## WHAT IS BEING ASKED
Extract the line that contains "Write the OpenSCAD" and every line after it to the end of the records below, exactly as written and nothing else.

## MATERIALS PROVIDED

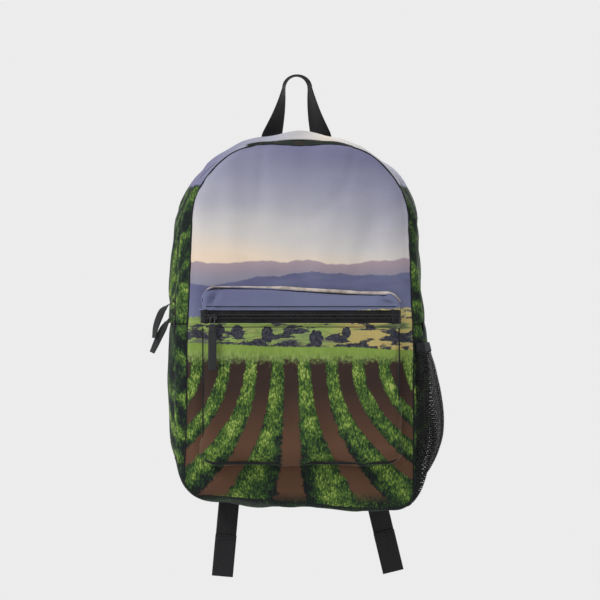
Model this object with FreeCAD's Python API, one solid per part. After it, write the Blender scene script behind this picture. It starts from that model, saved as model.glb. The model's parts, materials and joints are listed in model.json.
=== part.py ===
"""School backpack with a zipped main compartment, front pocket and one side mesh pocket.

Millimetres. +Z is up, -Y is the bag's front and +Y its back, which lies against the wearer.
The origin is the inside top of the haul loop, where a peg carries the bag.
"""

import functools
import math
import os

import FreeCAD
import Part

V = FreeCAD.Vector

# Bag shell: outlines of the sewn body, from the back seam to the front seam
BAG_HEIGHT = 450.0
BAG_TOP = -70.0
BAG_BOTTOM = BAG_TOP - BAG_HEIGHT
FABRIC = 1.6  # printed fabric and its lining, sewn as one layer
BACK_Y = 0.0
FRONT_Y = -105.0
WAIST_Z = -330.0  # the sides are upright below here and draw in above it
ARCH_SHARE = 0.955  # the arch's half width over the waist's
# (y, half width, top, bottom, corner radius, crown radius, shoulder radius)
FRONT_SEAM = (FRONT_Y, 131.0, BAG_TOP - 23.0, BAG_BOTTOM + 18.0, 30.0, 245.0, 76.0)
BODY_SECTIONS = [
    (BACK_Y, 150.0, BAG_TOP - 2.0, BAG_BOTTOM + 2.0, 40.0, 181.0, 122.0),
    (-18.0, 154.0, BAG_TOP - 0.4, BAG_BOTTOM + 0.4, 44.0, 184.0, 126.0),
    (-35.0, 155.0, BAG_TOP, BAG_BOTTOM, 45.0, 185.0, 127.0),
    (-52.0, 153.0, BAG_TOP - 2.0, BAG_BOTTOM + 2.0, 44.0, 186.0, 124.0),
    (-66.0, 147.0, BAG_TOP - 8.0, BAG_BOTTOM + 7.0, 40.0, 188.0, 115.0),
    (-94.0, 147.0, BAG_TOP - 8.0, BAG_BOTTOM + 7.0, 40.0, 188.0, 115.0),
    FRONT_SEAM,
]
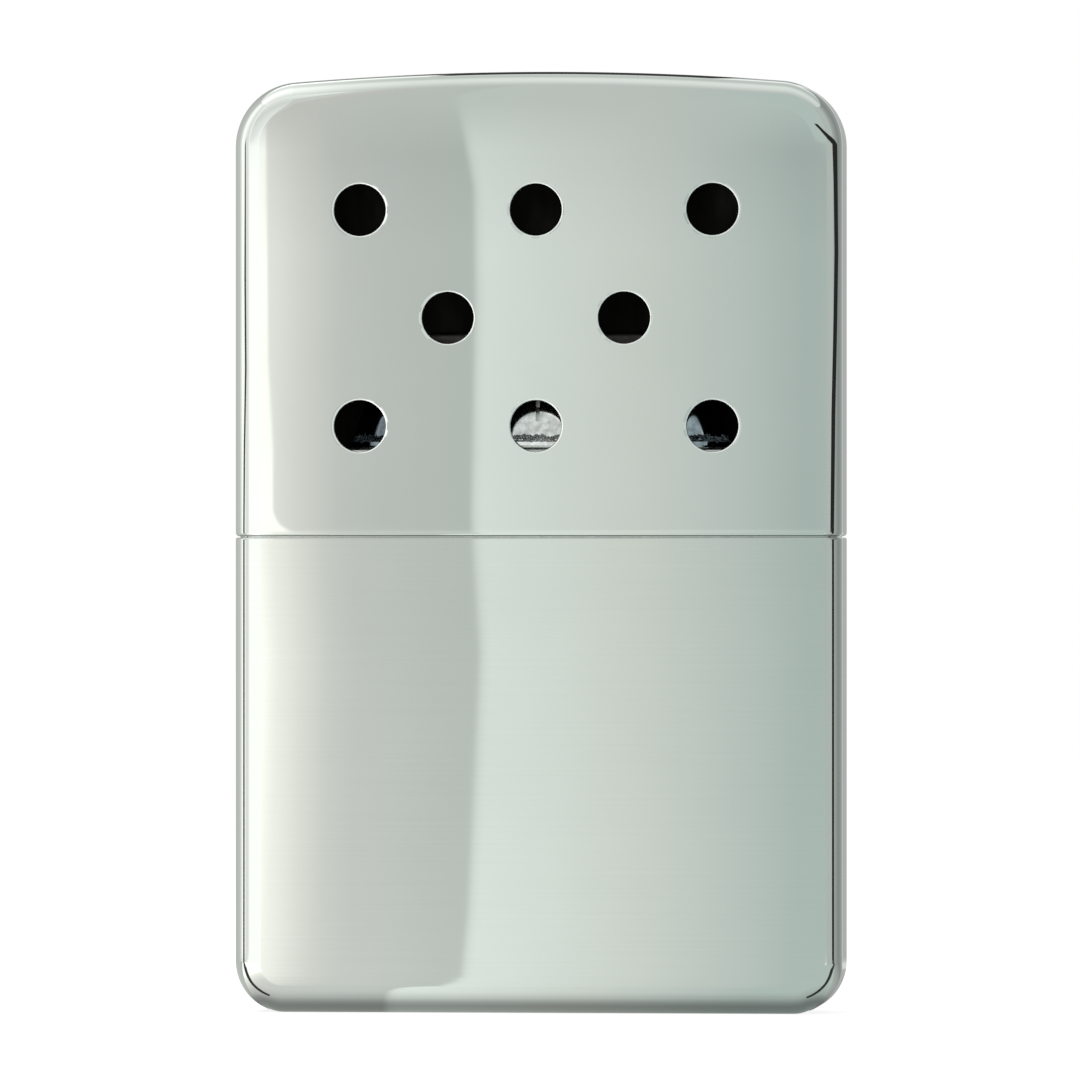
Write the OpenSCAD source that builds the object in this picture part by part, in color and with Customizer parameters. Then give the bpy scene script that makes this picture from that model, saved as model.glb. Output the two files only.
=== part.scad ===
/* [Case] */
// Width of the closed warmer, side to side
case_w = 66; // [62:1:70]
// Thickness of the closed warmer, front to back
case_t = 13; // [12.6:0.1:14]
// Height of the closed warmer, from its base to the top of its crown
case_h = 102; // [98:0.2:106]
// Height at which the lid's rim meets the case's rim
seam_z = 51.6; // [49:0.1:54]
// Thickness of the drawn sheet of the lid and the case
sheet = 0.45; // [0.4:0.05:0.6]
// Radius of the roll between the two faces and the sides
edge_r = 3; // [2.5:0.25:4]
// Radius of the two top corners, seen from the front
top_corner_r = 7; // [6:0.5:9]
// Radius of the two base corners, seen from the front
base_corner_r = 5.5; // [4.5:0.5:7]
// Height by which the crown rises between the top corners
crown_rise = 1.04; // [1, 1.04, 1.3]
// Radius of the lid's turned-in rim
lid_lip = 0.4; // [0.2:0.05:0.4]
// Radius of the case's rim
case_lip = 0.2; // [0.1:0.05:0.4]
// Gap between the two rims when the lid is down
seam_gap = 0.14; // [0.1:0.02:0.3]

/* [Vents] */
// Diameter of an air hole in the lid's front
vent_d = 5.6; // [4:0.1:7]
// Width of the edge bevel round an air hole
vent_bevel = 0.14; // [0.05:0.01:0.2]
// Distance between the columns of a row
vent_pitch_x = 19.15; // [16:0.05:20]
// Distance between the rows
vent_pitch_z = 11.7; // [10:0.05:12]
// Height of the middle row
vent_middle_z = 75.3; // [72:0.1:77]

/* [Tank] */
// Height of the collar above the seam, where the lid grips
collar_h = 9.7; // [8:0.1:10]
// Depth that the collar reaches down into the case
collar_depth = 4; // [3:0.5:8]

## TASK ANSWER
Write the OpenSCAD source that builds the object in this picture part by part, in color and with Customizer parameters. Then give the bpy scene script that makes this picture from that model, saved as model.glb. Output the two files only.
=== part.scad ===
/* [Case] */
// Width of the closed warmer, side to side
case_w = 66; // [62:1:70]
// Thickness of the closed warmer, front to back
case_t = 13; // [12.6:0.1:14]
// Height of the closed warmer, from its base to the top of its crown
case_h = 102; // [98:0.2:106]
// Height at which the lid's rim meets the case's rim
seam_z = 51.6; // [49:0.1:54]
// Thickness of the drawn sheet of the lid and the case
sheet = 0.45; // [0.4:0.05:0.6]
// Radius of the roll between the two faces and the sides
edge_r = 3; // [2.5:0.25:4]
// Radius of the two top corners, seen from the front
top_corner_r = 7; // [6:0.5:9]
// Radius of the two base corners, seen from the front
base_corner_r = 5.5; // [4.5:0.5:7]
// Height by which the crown rises between the top corners
crown_rise = 1.04; // [1, 1.04, 1.3]
// Radius of the lid's turned-in rim
lid_lip = 0.4; // [0.2:0.05:0.4]
// Radius of the case's rim
case_lip = 0.2; // [0.1:0.05:0.4]
// Gap between the two rims when the lid is down
seam_gap = 0.14; // [0.1:0.02:0.3]

/* [Vents] */
// Diameter of an air hole in the lid's front
vent_d = 5.6; // [4:0.1:7]
// Width of the edge bevel round an air hole
vent_bevel = 0.14; // [0.05:0.01:0.2]
// Distance between the columns of a row
vent_pitch_x = 19.15; // [16:0.05:20]
// Distance between the rows
vent_pitch_z = 11.7; // [10:0.05:12]
// Height of the middle row
vent_middle_z = 75.3; // [72:0.1:77]

/* [Tank] */
// Height of the collar above the seam, where the lid grips
collar_h = 9.7; // [8:0.1:10]
// Depth that the collar reaches down into the case
collar_depth = 4; // [3:0.5:8]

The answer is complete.